The key policy issue to be addressed towards default options is who sets up the options, which will be closely related to who is held liable for potential legal issues in the future. This is also part of reasons hindering the introduction of default options in contract-based governance. Under the currently discussed revision bill, default options are set up by financial institutions (plan providers), instead of employers (plan sponsors). Simply put, an investment manager—a retirement pension plan provider—designs default options based on predefined criteria and presents them to plan members after acquiring approval by the Employment and Labor Minister. In the US, it is the employer who sets up default options. It is well-known that the pension reform providing employers immunity from litigation related to any loss from investment-linked default options gave a boost to the adoption of default options. Korea should give plan providers such immunity, with some product design criteria—similar to the Qualified Default Investment Alternatives (QDIA) in the US—being part of the Employment and Labor Minister’s approval. 
 
In trust-based governance in Australia, retirement pension funds are the one who sets up default options. Australia’s superannuation allows individual employees to opt for a specific fund. Competition between funds is known as a key driver for pension development. The point of the competition lies in default options set up by individual funds. Given that over 80% of employees opt for default options in managing their plan assets, a retirement pension fund’s solid and stable return on its default options can serve as a competitive edge. Australia has adopted MySuper that replaces existing default options since 2011 in the nation’s move for facilitating competition among funds. By limiting fee levels, MySuper improves the quality of default options. Under the system, one fund is allowed to set up only one default option while being mandated to disclose its asset composition, performance, and other standardized details via a single platform. This not only enables employees to easily compare one fund to others, but also further facilitates competition between funds. Under Korea’s contract-based governance, the competition seen in Australia would occur between plan providers who manage plan assets. To bring further competition to default options established by plan providers, Korea needs to benchmark the case of MySuper. For default options to take hold, the market needs an objective, transparent competition structure, instead of a rigid investment management regulation for eliminating the risk of short-term loss. 
 
One of the counterarguments against default options without principal protection is the possibility of principal loss. The opponents argue that the risk of principal loss is something intolerable given that retirement pension in nature is a deferred payment and the last resort form of old-age income security. However, such a view could have stemmed from lack of understanding about an investment horizon and the resultant performance evaluation inherent in investment management. Principal loss from investment in risky assets should be divided into two parts, realized and valuation losses. A negative rate of return or a valuation loss is tolerable for an employee with a 10-year investment horizon because a market tends to revert to its mean in the long run unless the expected return on risky assets falls (e.g., a fall in risk premium). A retirement pension is one of the typical long-term investment assets.
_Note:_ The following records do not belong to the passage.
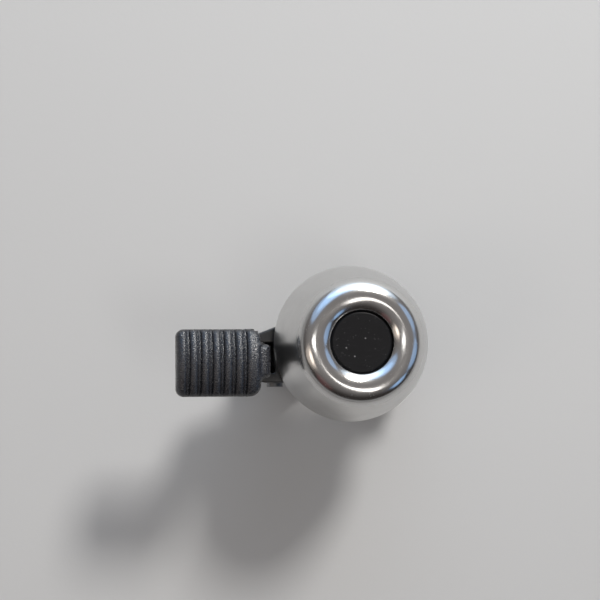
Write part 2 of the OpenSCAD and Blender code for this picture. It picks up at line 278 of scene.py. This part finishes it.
def chrome_plate(hue):
    """Bright plate, satin on the skirt, with a soft handling film, dust, and fine rubbing marks
    round the axis."""
    paint = Paint("chrome_plate", base_color=hue, metallic=1.0)
    satin = 1 - paint.axes()[2].step(dome_high.z - 3.8 * MM, dome_high.z - 1.8 * MM)
    film = paint.noise(160, 4, 0.6, warp=0.6).step(0.42, 0.72)
    dust = paint.specks(1900, 0.16, 0.42)
    rubbed = paint.noise(900, 2, 0.5, place=paint.stretched((1, 1, 7))).step(0.5, 0.85)
    dull = tuple(0.9 * part for part in hue)
    paint.feed("Base Color", paint.blend(film * 0.4 + dust * 0.5, hue, dull))
    paint.feed("Roughness", 0.15 + 0.15 * satin + 0.05 * film + 0.03 * rubbed + 0.2 * dust)
    paint.bump(paint.noise(210, 2, 0.4) + 0.05 * rubbed, 3e-6)
    return paint.material


def cap_plastic(hue):
    """Satin black plastic with dust, faint turning marks and a few scuffs."""
    paint = Paint("cap_plastic", base_color=hue, specular_ior_level=0.2)
    dust = paint.specks(620, 0.13, 0.48)
    fine = paint.specks(1700, 0.2, 0.46)
    scuff = paint.noise(420, 3, 0.6, place=paint.stretched((1, 4, 1)), warp=1.2).step(0.6, 0.72)
    tone = paint.blend(scuff * 0.2, hue, tuple(part + 0.03 for part in hue))
    paint.feed("Base Color", paint.blend(dust * 0.75 + fine * 0.22, tone, (0.3, 0.3, 0.31)))
    paint.feed("Roughness", 0.3 + 0.14 * paint.noise(300, 3) + 0.2 * scuff)
    paint.bump(paint.noise(5200, 2) * 0.5 + dust, 1.0e-5)
    return paint.material


def pad_rubber(hue, worn):
    """Grained blue-grey rubbery plastic, paler where thumbs rub the ribs, with pale flecks painted into the
    colour as glints, which are painted highlights.
    """
    paint = Paint("pad_rubber", base_color=hue, specular_ior_level=1.0)
    mottle = paint.noise(420, 4, 0.65, warp=0.4)
    grain = paint.noise(2400, 3, 0.72)
    # specks: scattered pale dots in the colour that stand in for glints, i.e. painted highlights
    specks = paint.specks(1500, 0.16, 0.45)
    crest = paint.axes()[2].step(pad_high.z - 1.9 * MM, pad_high.z - 0.2 * MM)
    rub = crest * mottle.step(0.25, 0.7)
    polished = paint.noise(1900, 2, 0.6).step(0.5, 0.58)
    shade = paint.blend(mottle.step(0.3, 0.75) * 0.6, hue, tuple(0.6 * part for part in hue))
    rubbed = paint.blend(rub * 0.8, shade, worn)
    # the pale dots mixed in here are painted highlights, glints painted into the colour
    paint.feed("Base Color", paint.blend(specks * 0.6, rubbed, (0.3, 0.31, 0.33)))
    paint.feed("Roughness", 0.38 - 0.2 * polished)
    paint.bump(grain, 1.5e-4)
    return paint.material


def moulded_plastic(name, hue, polish):
    """Black moulded plastic: spark grain, soft flow clouds, dust and pale rubbing."""
    paint = Paint(name, base_color=hue, specular_ior_level=0.5)
    clouds = paint.noise(130, 3, 0.5, warp=0.8)
    grain = paint.noise(5200, 2, 0.6)
    scuff = paint.noise(520, 4, 0.6, place=paint.stretched((1, 1, 3))).step(0.6, 0.75)
    dust = paint.specks(1300, 0.13, 0.4)
    tone = paint.blend(scuff * 0.3 + clouds * 0.2, hue, tuple(part + 0.03 for part in hue))
    paint.feed("Base Color", paint.blend(dust * 0.5, tone, (0.2, 0.2, 0.2)))
    paint.feed("Roughness", polish + 0.12 * clouds + 0.14 * scuff)
    paint.bump(grain + 0.6 * dust, 1.1e-5)
    return paint.material


def black_rubber(name, hue):
    """Matt rubber with a fine grain and a pale bloom."""
    paint = Paint(name, base_color=hue, specular_ior_level=0.35)
    bloom = paint.noise(260, 4, 0.6, warp=0.5)
    grain = paint.noise(3600, 3, 0.7)
    paint.feed("Base Color", paint.blend(bloom.step(0.45, 0.8) * 0.5, hue, tuple(part * 2.1 for part in hue)))
    paint.feed("Roughness", 0.68 + 0.2 * grain)
    paint.bump(grain + bloom * 0.4, 4e-5)
    return paint.material


def plated_steel(name, hue, sheen, drawn):
    """Plated steel with drawing marks along drawn, crystal clouds and a few dull spots."""
    paint = Paint(name, base_color=hue, metallic=1.0)
    clouds = paint.noise(700, 4, 0.6, warp=0.7)
    marks = paint.noise(1500, 3, 0.6, place=paint.stretched(drawn))
    spots = paint.specks(1500, 0.2, 0.35)
    tone = paint.blend(clouds.step(0.35, 0.7), hue, tuple(0.78 * part for part in hue))
    paint.feed("Base Color", paint.blend(spots * 0.4, tone, (0.3, 0.28, 0.25)))
    paint.feed("Roughness", sheen + 0.16 * clouds + 0.2 * spots)
    paint.bump(marks + 0.3 * clouds, 6e-6)
    return paint.material


def nylon_plastic(hue):
    """Natural nylon, slightly translucent, with a waxy mottling."""
    paint = Paint("nylon_plastic", base_color=hue, subsurface_weight=0.15, roughness=0.5)
    mottle = paint.noise(500, 3)
    paint.feed("Base Color", paint.blend(mottle, hue, tuple(0.85 * part for part in hue)))
    paint.feed("Roughness", 0.4 + 0.2 * mottle)
    paint.bump(paint.noise(3000, 2), 1e-5)
    return paint.material


def floor_paint(hue):
    """Matt pale board with a barely seen tooth."""
    paint = Paint("floor_board", base_color=hue, roughness=0.9, specular_ior_level=0.1)
    cloud = paint.noise(9, 3, 0.5)
    paint.feed("Base Color", paint.blend(cloud * 0.3, hue, tuple(0.97 * part for part in hue)))
    paint.bump(paint.noise(900, 3), 2e-5)
    return paint.material


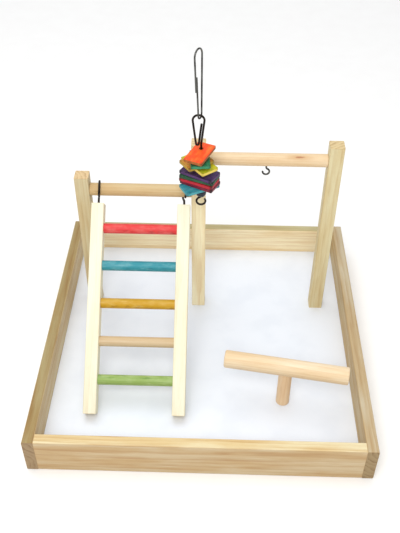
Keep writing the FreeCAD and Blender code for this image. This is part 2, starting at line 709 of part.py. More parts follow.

Although Korean workers’ average service period is quite short compared to other nations, it is undesirable to assume retirement pensions as short-term investment in designing the retirement pension scheme. From a long-term perspective, a loss or gain in value measured annually in risky asset investment is virtual. Of course, a loss or gain in value could be a substantial risk factor for employees with retirement around the corner because for them plan assets accumulated until retirement are no longer long-term assets. What is essential in managing retirement pensions is an adjustment in portfolio. This is why default options mainly use target date funds or other life cycle products with a rebalancing system.
 
Taken together, principal-protected products in managing retirement pension plan assets serve as a temporary means of storing assets, instead of a long-term investment tool spanning a life cycle. This means that it is inappropriate to include a principal-protected product in the QDIA. It is worth learning from Japan’s unsuccessful experience of introducing default options. Japan’s QDIA includes principal-protected products, and more than 75% of default options are invested and managed by principal-protected products. Default options should consist of investment products that include at least a certain portion of risky assets. The question here is risk management, in other words, how to control and manage the amount of risk tolerable. In asset management, risk is not something to avoid. It should be viewed as a resource that should be properly controlled and used. The amount of available risk here means the size of return that can be produced. In asset management, a shortfall constraint is a means of measuring and controlling risk. For example, a portfolio can be built with its probability of a negative annual return constrained at less than 10%. Such an investment portfolio could incur a valuation loss once in a decade. In another risk management tool, the maximum size of loss could be contained within a certain amount if a negative return occurs (e.g., value at risk). It is important for default options to include financial products that could provide reasonable levels of expected returns by using diverse risk management tools for controlling risk at the level tolerable for different age groups. 
 
 
Conclusion
 

Given that the bills for introducing default options were automatically scrapped without sufficient discussion at the end of each session, the discussion about the revision bill taking place in the committee in the 21st National Assembly is arguably encouraging. But the current discussion is still at a nascent stage of exploring the feasibility. The feasibility and necessity have been sufficiently tested and discussed by international organizations and relevant experts for a long time. Now is the time to move on to the next step for formulating concrete action plans and oversight systems that could minimize side effects and maximize expected outcomes. What is critical during the process would be the role and say of financial institutions who currently serve as retirement pension plan providers. Retirement pensions are not an issue trigger for financial market development. It has critical importance in post-retirement income security. Too much concern about the potential gains and losses across different financial subsectors could lead to a misstep, which is undesirable for the pension reform.  
  
1) Some suggest a five-pillar pension system including housing, land and other pensions on the fourth pillar.
2) For example, Adele Atkinson (2012) analyzed the long-term effect of the financial literacy program for corporate pension members in the UK, and found no significant relationship between the completion of the program and changes in investment behavior (Atkinson, A., Messy, F.A., 2012, Measuring financial literacy, OECD Working Papers on Finance, Insurance and Private Pensions).
3) The revision bill proposed by Representative Ahn, Ho-young and others (Jan. 21, 2021), and another bill proposed by Representative Kim, Byung-wook and others (Feb. 2, 2021)
4) Also included in the bill are measures to mandate the establishment of the plan asset management committee, and the documentation of the investment policy statement (IPS), and to permit discretionary investment management for managing plan assets.